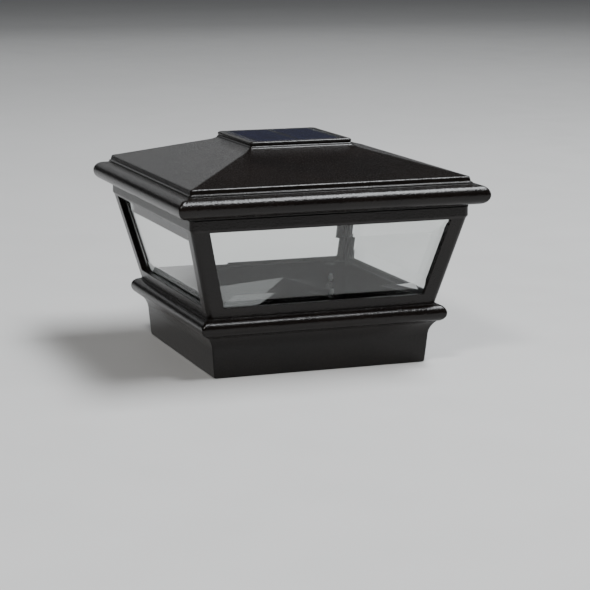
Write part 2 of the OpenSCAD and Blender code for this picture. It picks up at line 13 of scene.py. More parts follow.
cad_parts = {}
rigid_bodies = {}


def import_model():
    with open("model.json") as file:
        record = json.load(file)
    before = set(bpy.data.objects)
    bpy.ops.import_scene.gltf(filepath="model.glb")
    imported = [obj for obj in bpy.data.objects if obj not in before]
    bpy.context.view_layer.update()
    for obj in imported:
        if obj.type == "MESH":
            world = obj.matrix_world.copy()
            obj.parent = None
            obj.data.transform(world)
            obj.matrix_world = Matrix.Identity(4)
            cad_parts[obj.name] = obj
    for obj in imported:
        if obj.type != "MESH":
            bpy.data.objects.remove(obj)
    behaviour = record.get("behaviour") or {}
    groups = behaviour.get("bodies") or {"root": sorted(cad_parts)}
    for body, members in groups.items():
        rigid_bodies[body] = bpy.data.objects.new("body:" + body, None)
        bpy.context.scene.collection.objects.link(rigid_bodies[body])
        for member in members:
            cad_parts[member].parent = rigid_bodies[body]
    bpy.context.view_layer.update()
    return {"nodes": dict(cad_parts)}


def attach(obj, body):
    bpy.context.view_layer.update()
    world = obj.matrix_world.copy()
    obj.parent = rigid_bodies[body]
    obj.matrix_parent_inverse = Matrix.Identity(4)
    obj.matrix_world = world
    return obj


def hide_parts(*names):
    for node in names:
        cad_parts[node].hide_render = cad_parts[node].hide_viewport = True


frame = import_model()

MM = 0.001
WALL_LEAN = 0.256  # the lantern's walls go out by this much for each unit up
LEAN = math.atan(WALL_LEAN)
CORNERS = [(-1, -1), (1, -1), (1, 1), (-1, 1)]
QUARTERS = [math.radians(90 * turn) for turn in range(4)]
SHARP_ANGLE = math.radians(35)

# Places shared by the castings, in millimetres
FRAME_FOOT, FRAME_HEAD, ROOF_FOOT = 42.0, 111.0, 111.5
FRAME_SCREW = 69.5
ROOF_SCREW = 82
ROOF_BOSS_D, BASE_BOSS_D = 9, 8.6
LAMP = 58
SOCKET = 71.0
FLOOR_TOP = 51.7
HOUSING_EAR = (37, 13)
PANE_FOOT, PANE_HEAD, PANE_SIDE, PANE_SEAT = 3.2, 64, 8, 3.0
GLASS_T = 3.4
SCREW_TAP_D, SCREW_CLEARANCE_D = 4.04, 4.4
WIRE_HOLE_D = 4.6
ROOF_WALL = 3.2
FRAME_WALL = 4
FLOOR_WALL = 2.6


# ---- materials ----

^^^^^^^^

* _WHAT THIS TASK INVOLVES_
Return all the data above once more, precisely as given.

* _PROBLEM SOLUTION_
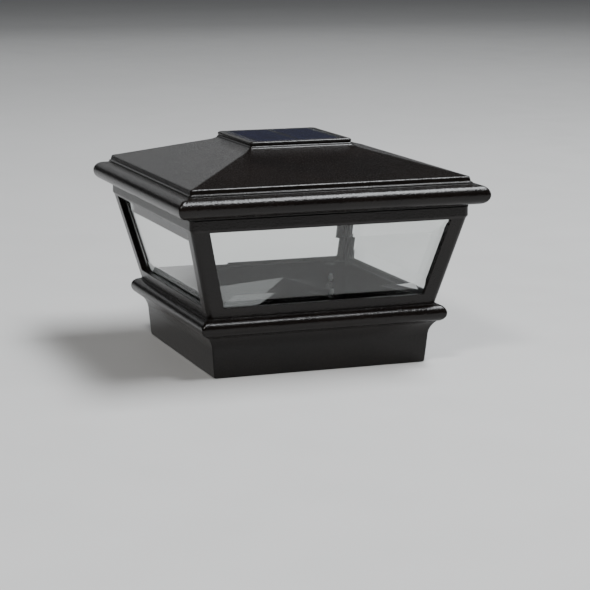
Write part 2 of the OpenSCAD and Blender code for this picture. It picks up at line 13 of scene.py. More parts follow.
cad_parts = {}
rigid_bodies = {}


def import_model():
    with open("model.json") as file:
        record = json.load(file)
    before = set(bpy.data.objects)
    bpy.ops.import_scene.gltf(filepath="model.glb")
    imported = [obj for obj in bpy.data.objects if obj not in before]
    bpy.context.view_layer.update()
    for obj in imported:
        if obj.type == "MESH":
            world = obj.matrix_world.copy()
            obj.parent = None
            obj.data.transform(world)
            obj.matrix_world = Matrix.Identity(4)
            cad_parts[obj.name] = obj
    for obj in imported:
        if obj.type != "MESH":
            bpy.data.objects.remove(obj)
    behaviour = record.get("behaviour") or {}
    groups = behaviour.get("bodies") or {"root": sorted(cad_parts)}
    for body, members in groups.items():
        rigid_bodies[body] = bpy.data.objects.new("body:" + body, None)
        bpy.context.scene.collection.objects.link(rigid_bodies[body])
        for member in members:
            cad_parts[member].parent = rigid_bodies[body]
    bpy.context.view_layer.update()
    return {"nodes": dict(cad_parts)}


def attach(obj, body):
    bpy.context.view_layer.update()
    world = obj.matrix_world.copy()
    obj.parent = rigid_bodies[body]
    obj.matrix_parent_inverse = Matrix.Identity(4)
    obj.matrix_world = world
    return obj


def hide_parts(*names):
    for node in names:
        cad_parts[node].hide_render = cad_parts[node].hide_viewport = True


frame = import_model()

MM = 0.001
WALL_LEAN = 0.256  # the lantern's walls go out by this much for each unit up
LEAN = math.atan(WALL_LEAN)
CORNERS = [(-1, -1), (1, -1), (1, 1), (-1, 1)]
QUARTERS = [math.radians(90 * turn) for turn in range(4)]
SHARP_ANGLE = math.radians(35)

# Places shared by the castings, in millimetres
FRAME_FOOT, FRAME_HEAD, ROOF_FOOT = 42.0, 111.0, 111.5
FRAME_SCREW = 69.5
ROOF_SCREW = 82
ROOF_BOSS_D, BASE_BOSS_D = 9, 8.6
LAMP = 58
SOCKET = 71.0
FLOOR_TOP = 51.7
HOUSING_EAR = (37, 13)
PANE_FOOT, PANE_HEAD, PANE_SIDE, PANE_SEAT = 3.2, 64, 8, 3.0
GLASS_T = 3.4
SCREW_TAP_D, SCREW_CLEARANCE_D = 4.04, 4.4
WIRE_HOLE_D = 4.6
ROOF_WALL = 3.2
FRAME_WALL = 4
FLOOR_WALL = 2.6


# ---- materials ----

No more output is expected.